The letter asserted three separate times that the NBC story was entirely accurate. "NBC does not believe that any statements made...were either false or misleading...the Dateline report was and remains completely factual and accurate."34 On February 4, 1993, an Atlanta jury awarded $101 million in punitive damages and $4.2 million in compensatory damages to the parents of a 17-year-old boy killed in a fiery death in a GM C/K pickup. The parents had argued that the placement of the fuel tank outside the frame of the pickup made it vulnerable to puncturing during a collision. GM's defense in the trial had been that the boy had died instantly during the collision which, the GM attorney argued, occurred at such a high speed that the death could not be blamed on the truck's design. On Friday, February 5-the morning after the verdict in the liability case and a few days before a scheduled press conference by the CAS-GM management had a weekend to consider some delicate strategic options. One major option was to file a defamation suit against NBC.

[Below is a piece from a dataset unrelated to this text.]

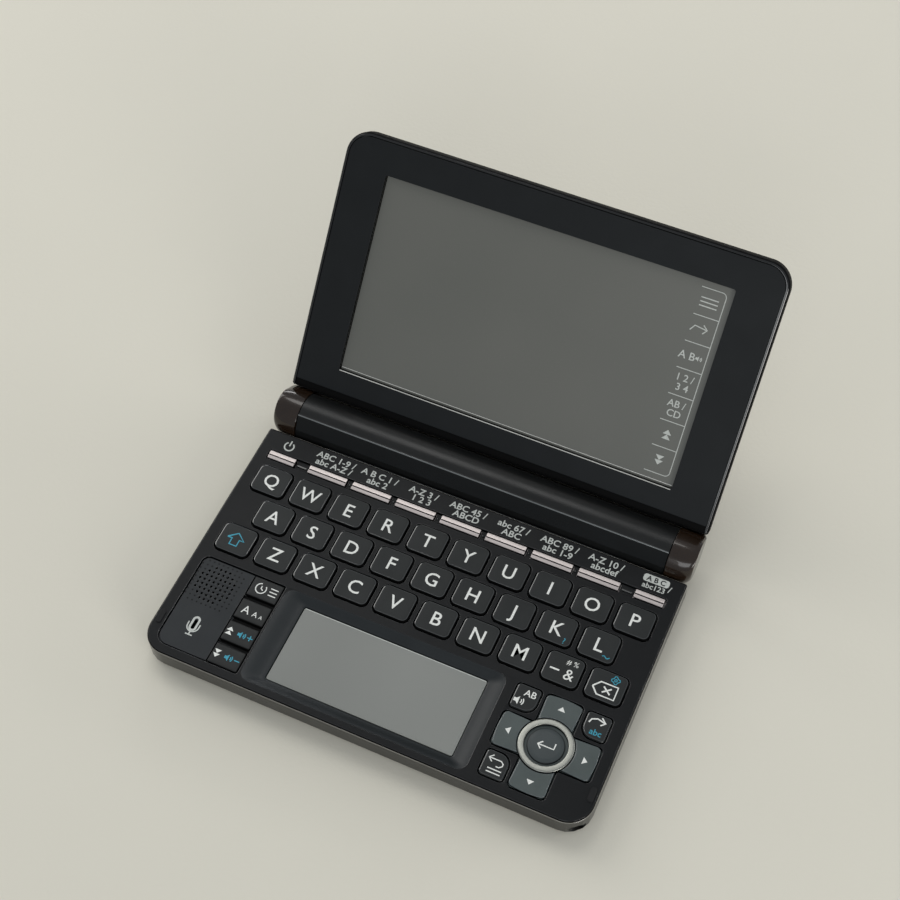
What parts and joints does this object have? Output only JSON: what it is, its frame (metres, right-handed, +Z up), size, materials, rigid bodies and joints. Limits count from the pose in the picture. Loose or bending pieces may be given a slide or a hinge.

Defamation was the communication (e.g., by journalists) to a third party (e.g., viewers) of an untrue statement of fact that injures the plaintiff (GM). A second major option was to go public with the information it had developed on the Dateline segment. With the liability verdict and its aftermath fresh in the news, GM would be taking a significant risk in drawing still more attention to its pickups. Said one Wall Street analyst, "A successful rebuttal won't make anybody go out and buy trucks. The publicity [of an aggressive defense by GM and an attack on GM's critics] can't do anything but harm GM."35 This perspective reflected the rule of thumb that "any news is bad news" when it involves a major company, a less than perfectly safe product, and a high level of public sensitivity toward product safety.
1. From GM's perspective, what are the nonmarket issues? What are their sources? Where are they in their life cycles?
2. Should GM fight the Dateline issue as a matter of principle? Why or why not?
3. What kind of media coverage should GM anticipate over the next week? Does GM have any control or influence over this situation?
4. Should GM file a defamation suit and/or go public with its findings about the Dateline segment?
5. In the position of Mr. Gartner at NBC, what would you have done upon receiving GM's letter and findings?